SUMMARY OF CUNAS COMMENTS
- CUNA supports valuation guidance specifically for financial reporting.
- Valuation guidance should include detailed implementation valuation guidance with some conceptual valuation guidance for extraordinary situations.
- While FASB should be the principal standard-setter for valuation guidance for financial reporting, it should issue valuation guidance with the assistance from an organization structured similar to the FASBs Emerging Issues Task Force.
- In promulgating valuation guidance, FASB should focus at the national level; FASB should coordinate with the International Accounting Standards Board as appropriate.
- Also, FASB should follow due process procedures, including public comment periods for exposure drafts and short turn-around time for projects.
- CUNA urges FASB to consider the concerns of smaller entities, such as credit unions, in its deliberations on future valuation guidance.
This ITC is of importance to the credit union movement in light of the forthcoming FASB final guidance on business combinations for mutuals. That guidance will implement the FASB merger rule that eliminates the pooling-of- interests method of accounting for business combinations and instead mandate the use of the acquisition method of accounting. Use of the acquisition method will require the acquiring credit union to measure and recognize the fair (market) value of the assets and liabilities of the acquired credit union at the acquisition date. In addition, the continuing credit union will have to assess any potential impairment of goodwill and intangible assets (annually at a minimum).
Any new valuation guidance FASB may eventually issue could have a significant impact in a merger on a continuing credit unions balance sheet. FASB valuation guidance would provide standards for acceptable valuation methodology of the merging credit upon initial merger and periodic revaluation as required thereafter. Financial Accounting Statement (FAS) No. 157, Fair Value Measurements, issued last year provides financial reporting guidance for measuring assets and liabilities at fair value. Statement 157 defines fair value, establishes a framework for measuring fair value, and provides for expanded disclosures about fair value measurements. However, Statement 157 does not expand the use of fair value as the measurement attribute for financial reporting. Statement 157 provides some measurement guidance, but it does not address many specific valuation issues that preparers, auditors, and valuation professionals currently encounter.

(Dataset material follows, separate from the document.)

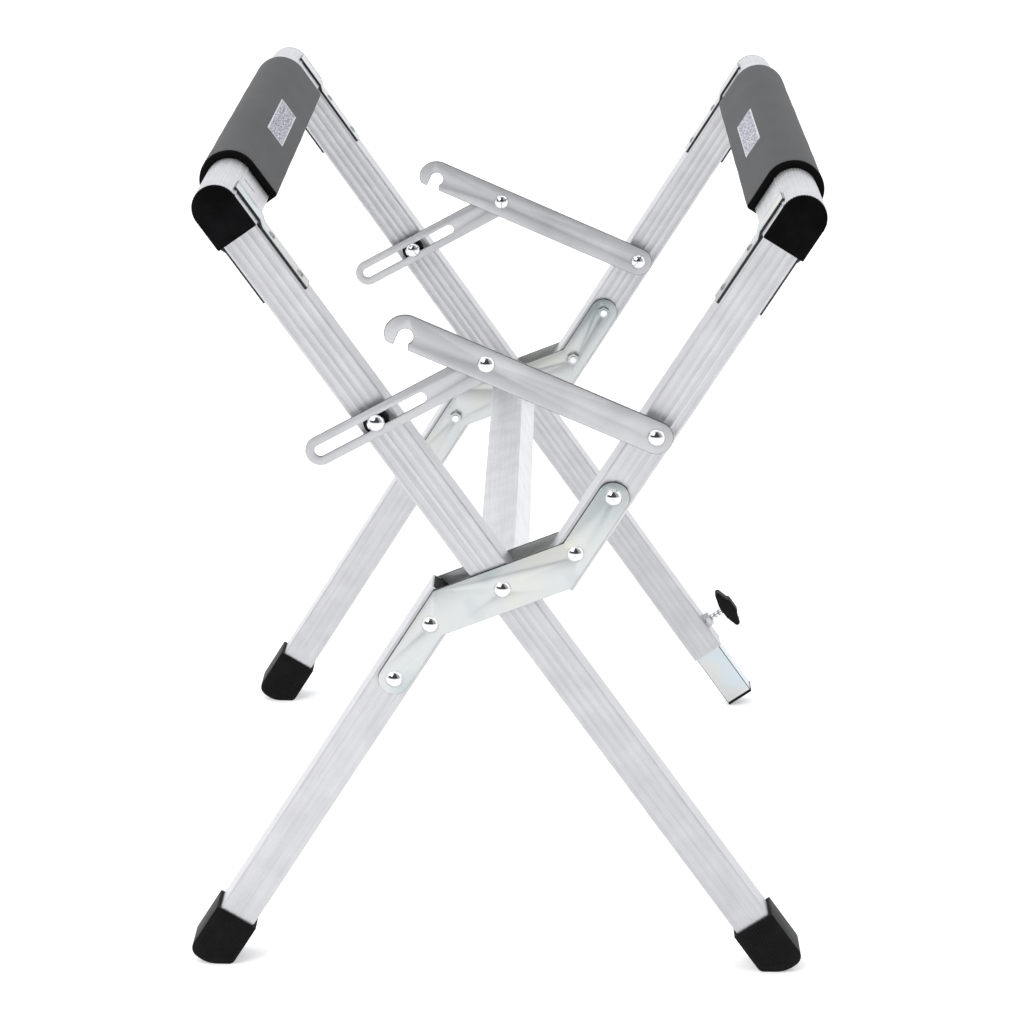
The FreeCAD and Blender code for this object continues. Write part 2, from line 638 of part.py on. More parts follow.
THROAT = "hook_reach"
arm_corners = [
    ("0", "-arm_half"),
    (THROAT, "-arm_half", "hook_outer"),
    (THROAT + " + hook_outer", "hook_drop", "hook_nose"),
    (THROAT + " + hook_tip", "arm_half"),
    (THROAT + " + hook_radius", "arm_half"),
    (THROAT + " + hook_radius", "hook_drop", "-hook_radius"),
    (THROAT, "hook_drop - hook_radius", "-hook_radius"),
    (THROAT + " - hook_radius", "hook_drop", "-hook_radius"),
    (THROAT + " - hook_lip", "hook_drop + sqrt(hook_radius^2 - hook_lip^2)"),
    (THROAT + " - hook_radius + mouth_flare", "arm_half"),
    ("0", "arm_half", "arm_half"),
    ("-arm_half", "0", "arm_half"),
]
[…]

CUNA strongly supports valuation guidance specifically for financial reporting. Much of the existing guidance is overly theoretical and does not provide preparers the tools needed to apply to daily, operations in a practical manner. Valuation guidance should be specific, example- oriented, and practical to allow preparers to actually use during implementation. Conceptual guidance should be provided to assist in dealing with unusual situations.
Existing appraisal organizations (preparers, auditors, regulators and investors) are able to provide valuable input into the standard-setting process. As subject matter experts, these organizations can provide viewpoints on the practical application/impact of certain standards. While we think FASB should act as the principal standard-setter, we feel FASB should form an advisory group consisting of experts from a cross-section of appraisal organizations. This group should be structured and function in a manner similar to the Emerging Issues Task Force. The appraisal group should promulgate valuation implementation guidance within the framework of existing authoritative GAAP literature to reduce diversity in practice on a timely basis. As the principal standard-setter, this valuation standard-setting should be part of FASBs budget.
While the advisory group does not necessarily need to be permanent, valuation guidance setting activities should be periodically evaluated for relevance and the need to be updated. Those experts could help identify, discuss, and resolve financial reporting issues as those issues arise in practice.
The process of valuation guidance should be conducted on a national, as opposed to international, level. For valuation guidance to be specific enough to assist preparers in implementation, the guidance needs to be specific to U.S. financial statements and markets. FASB should certainly monitor international developments in this area and work with the International Accounting Standards Board as appropriate.
FASB should also consider the impact of its guidance on small organizations such as credit unions before they are adopted. Many small credit unions have limited resources and may require extended time to comply with any new guidance. There may be compliance issues with the determination of fair value that are unique to smaller institutions. For example, there may be differences of opinion between entities about the fair market value of a particular asset or liability. It is unclear whether in determining the fair values that valuation should be performed by an independent third party. Furthermore, it may be very difficult and/or expensive for a small entity to find an appraiser familiar with its unique aspects. Therefore, we would urge FASB to address these concerns in any valuation guidance that is issued.
Due process is critical for any valuation guidance process that is adopted. Exposing draft standards to stakeholders for a public comment period is important. Projects should be completed as expeditiously as possible so the final standards that are issued are timely.